_Instructions to follow:_ Copy verbatim the material from its first line to the line that holds "return [(radius *", including that line.
┌──
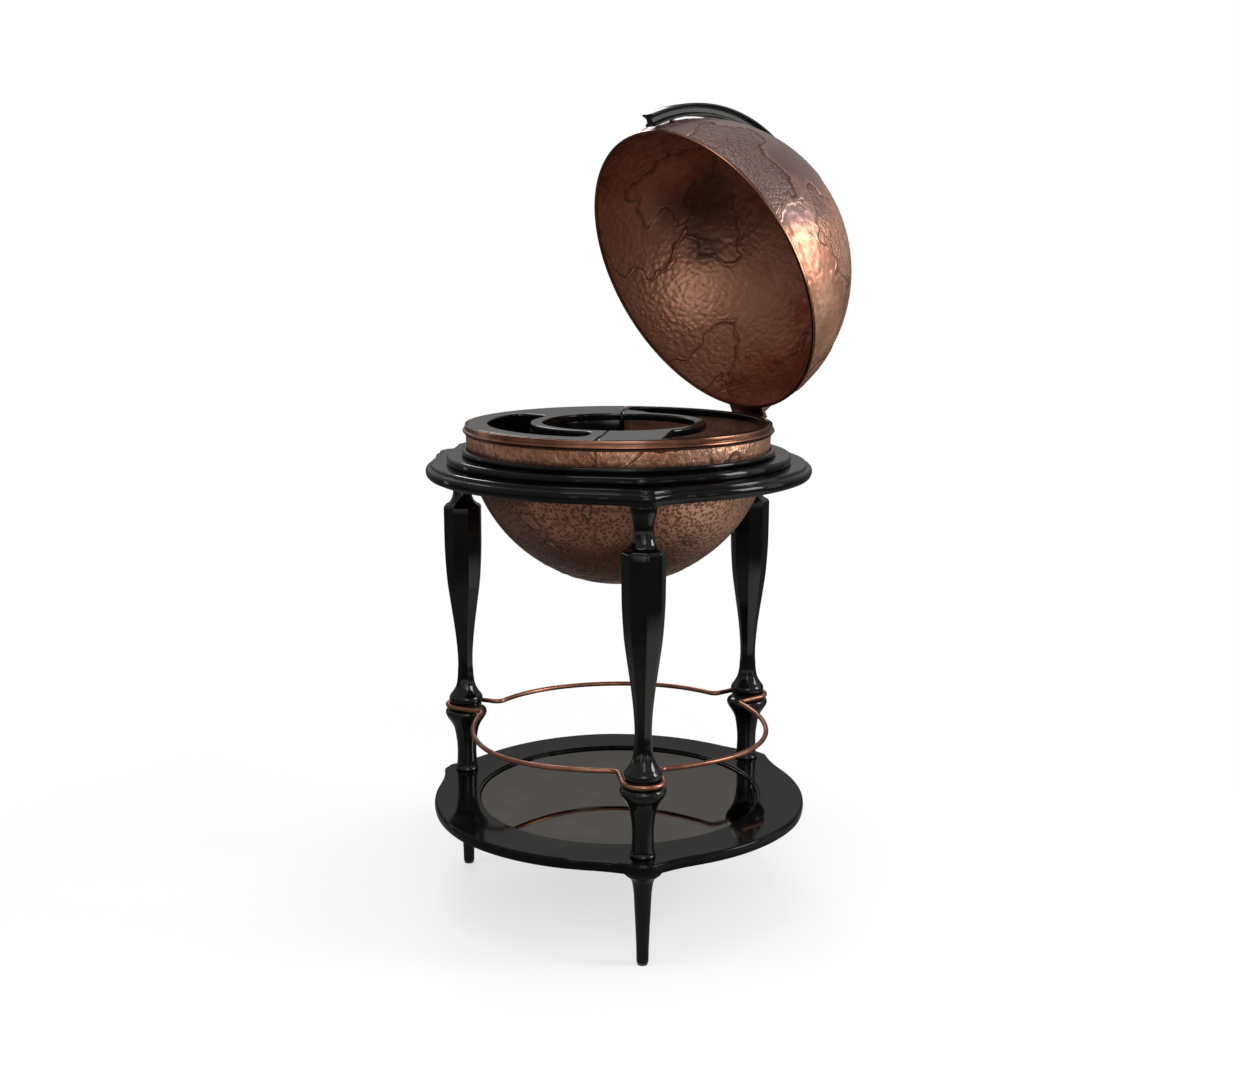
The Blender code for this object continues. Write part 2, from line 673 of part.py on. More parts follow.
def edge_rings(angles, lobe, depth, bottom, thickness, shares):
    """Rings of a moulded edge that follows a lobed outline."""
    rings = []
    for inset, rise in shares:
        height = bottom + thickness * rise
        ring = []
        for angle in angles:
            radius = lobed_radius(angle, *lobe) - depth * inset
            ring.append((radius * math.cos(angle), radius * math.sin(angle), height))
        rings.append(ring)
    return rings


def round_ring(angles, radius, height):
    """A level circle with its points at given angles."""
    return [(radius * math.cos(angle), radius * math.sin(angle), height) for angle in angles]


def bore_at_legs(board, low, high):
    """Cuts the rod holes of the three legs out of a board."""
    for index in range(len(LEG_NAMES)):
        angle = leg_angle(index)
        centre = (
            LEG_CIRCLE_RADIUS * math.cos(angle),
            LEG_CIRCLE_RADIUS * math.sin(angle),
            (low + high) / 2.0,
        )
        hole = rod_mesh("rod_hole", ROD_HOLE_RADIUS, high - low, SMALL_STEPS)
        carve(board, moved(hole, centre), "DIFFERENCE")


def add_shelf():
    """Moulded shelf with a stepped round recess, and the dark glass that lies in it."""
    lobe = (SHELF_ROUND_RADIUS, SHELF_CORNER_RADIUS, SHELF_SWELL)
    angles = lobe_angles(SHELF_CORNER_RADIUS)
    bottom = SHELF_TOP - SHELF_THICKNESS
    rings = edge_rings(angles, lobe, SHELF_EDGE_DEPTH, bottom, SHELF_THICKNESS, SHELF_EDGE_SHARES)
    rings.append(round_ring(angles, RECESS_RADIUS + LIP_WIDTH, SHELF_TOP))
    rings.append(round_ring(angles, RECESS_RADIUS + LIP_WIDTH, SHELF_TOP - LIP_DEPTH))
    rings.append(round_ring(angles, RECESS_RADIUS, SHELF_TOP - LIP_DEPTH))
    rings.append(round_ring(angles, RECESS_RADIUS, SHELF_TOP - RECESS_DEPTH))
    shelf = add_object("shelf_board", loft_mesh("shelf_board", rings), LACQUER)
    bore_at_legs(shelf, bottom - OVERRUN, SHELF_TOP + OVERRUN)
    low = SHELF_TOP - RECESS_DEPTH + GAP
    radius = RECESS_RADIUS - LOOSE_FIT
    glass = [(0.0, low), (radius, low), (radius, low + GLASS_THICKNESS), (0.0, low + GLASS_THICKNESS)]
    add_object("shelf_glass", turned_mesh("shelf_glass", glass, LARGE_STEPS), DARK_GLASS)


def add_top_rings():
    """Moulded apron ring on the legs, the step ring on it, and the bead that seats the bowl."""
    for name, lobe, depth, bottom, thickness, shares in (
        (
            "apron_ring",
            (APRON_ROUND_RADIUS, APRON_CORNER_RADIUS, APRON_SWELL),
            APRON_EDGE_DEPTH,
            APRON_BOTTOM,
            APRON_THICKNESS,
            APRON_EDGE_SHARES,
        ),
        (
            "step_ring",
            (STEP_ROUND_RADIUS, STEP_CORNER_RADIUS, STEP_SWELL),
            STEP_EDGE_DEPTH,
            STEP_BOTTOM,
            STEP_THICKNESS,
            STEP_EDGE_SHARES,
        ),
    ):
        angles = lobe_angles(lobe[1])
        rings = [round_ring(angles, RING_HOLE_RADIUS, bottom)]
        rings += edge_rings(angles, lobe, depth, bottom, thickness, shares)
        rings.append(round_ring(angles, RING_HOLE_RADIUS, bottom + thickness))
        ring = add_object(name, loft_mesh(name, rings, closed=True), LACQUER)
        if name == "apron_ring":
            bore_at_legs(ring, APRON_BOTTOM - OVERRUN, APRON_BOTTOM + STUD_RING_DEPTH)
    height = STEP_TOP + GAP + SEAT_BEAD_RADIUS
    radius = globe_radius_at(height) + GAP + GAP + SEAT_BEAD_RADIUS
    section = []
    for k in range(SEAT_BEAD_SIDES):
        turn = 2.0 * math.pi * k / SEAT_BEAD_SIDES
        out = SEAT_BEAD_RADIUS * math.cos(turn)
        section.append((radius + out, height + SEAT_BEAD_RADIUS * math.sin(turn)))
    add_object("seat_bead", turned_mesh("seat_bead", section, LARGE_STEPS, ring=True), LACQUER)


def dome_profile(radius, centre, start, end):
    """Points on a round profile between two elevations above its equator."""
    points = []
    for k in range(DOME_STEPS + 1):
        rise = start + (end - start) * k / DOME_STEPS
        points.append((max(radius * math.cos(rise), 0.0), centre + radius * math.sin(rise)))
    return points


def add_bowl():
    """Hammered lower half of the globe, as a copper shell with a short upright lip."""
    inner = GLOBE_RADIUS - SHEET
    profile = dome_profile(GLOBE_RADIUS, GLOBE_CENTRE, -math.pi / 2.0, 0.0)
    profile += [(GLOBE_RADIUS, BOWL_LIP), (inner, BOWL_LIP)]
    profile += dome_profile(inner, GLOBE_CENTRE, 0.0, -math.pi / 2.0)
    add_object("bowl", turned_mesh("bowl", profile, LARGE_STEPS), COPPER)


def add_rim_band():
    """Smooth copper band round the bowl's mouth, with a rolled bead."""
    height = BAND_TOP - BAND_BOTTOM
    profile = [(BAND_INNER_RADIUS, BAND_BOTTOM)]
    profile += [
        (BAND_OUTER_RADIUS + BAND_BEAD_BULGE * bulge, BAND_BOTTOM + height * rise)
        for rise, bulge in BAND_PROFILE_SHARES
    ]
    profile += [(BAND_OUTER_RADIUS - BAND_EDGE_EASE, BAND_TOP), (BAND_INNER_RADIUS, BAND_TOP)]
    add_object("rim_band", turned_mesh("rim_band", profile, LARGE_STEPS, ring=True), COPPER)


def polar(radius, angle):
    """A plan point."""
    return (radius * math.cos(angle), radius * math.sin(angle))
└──
_Correct output:_
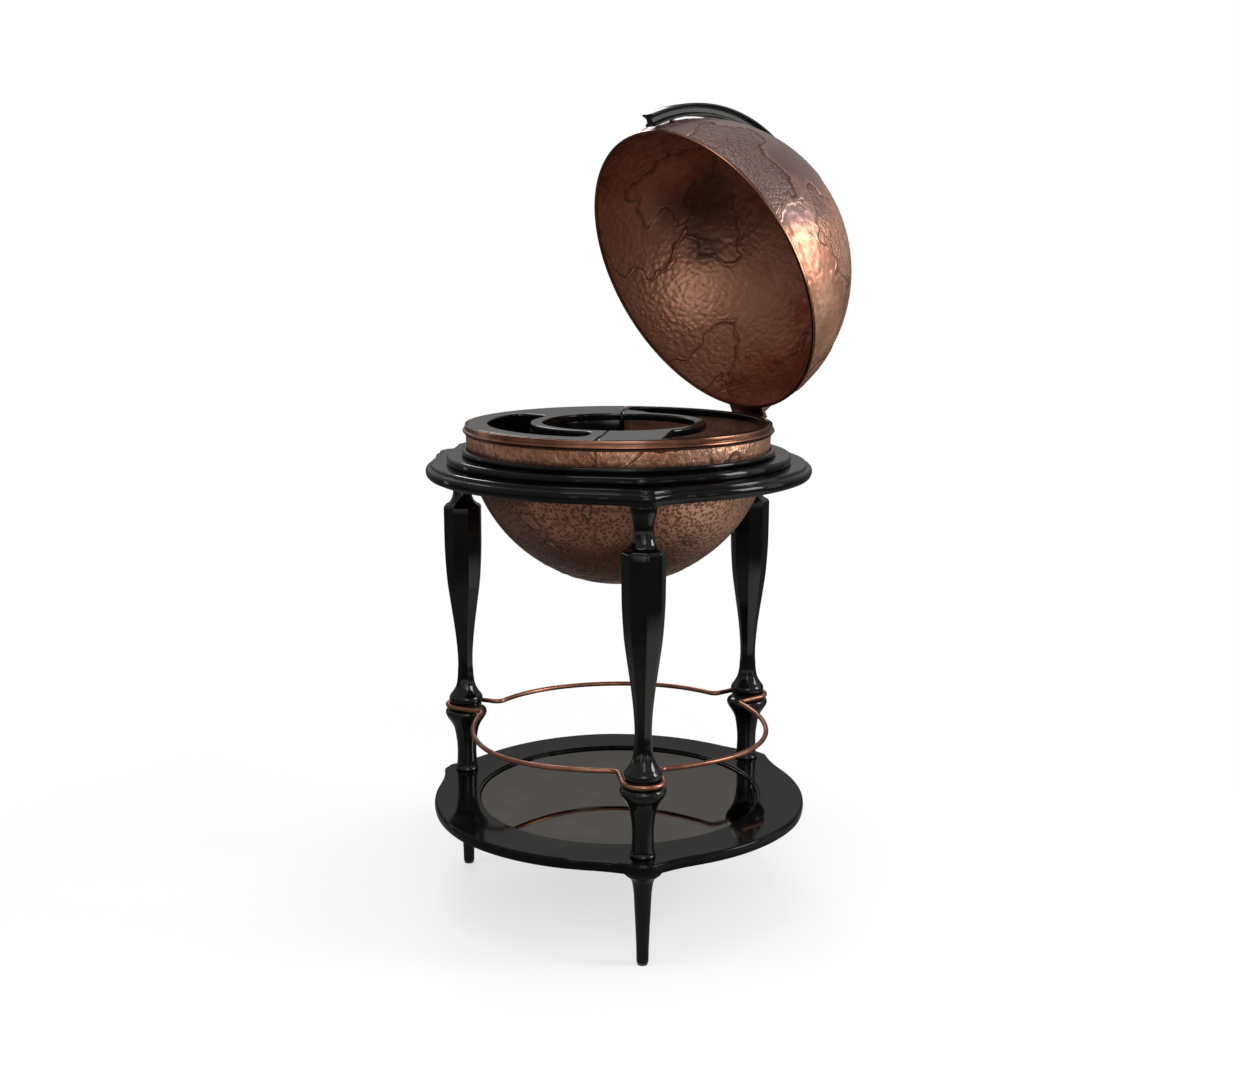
The Blender code for this object continues. Write part 2, from line 673 of part.py on. More parts follow.
def edge_rings(angles, lobe, depth, bottom, thickness, shares):
    """Rings of a moulded edge that follows a lobed outline."""
    rings = []
    for inset, rise in shares:
        height = bottom + thickness * rise
        ring = []
        for angle in angles:
            radius = lobed_radius(angle, *lobe) - depth * inset
            ring.append((radius * math.cos(angle), radius * math.sin(angle), height))
        rings.append(ring)
    return rings


def round_ring(angles, radius, height):
    """A level circle with its points at given angles."""
    return [(radius * math.cos(angle), radius * math.sin(angle), height) for angle in angles]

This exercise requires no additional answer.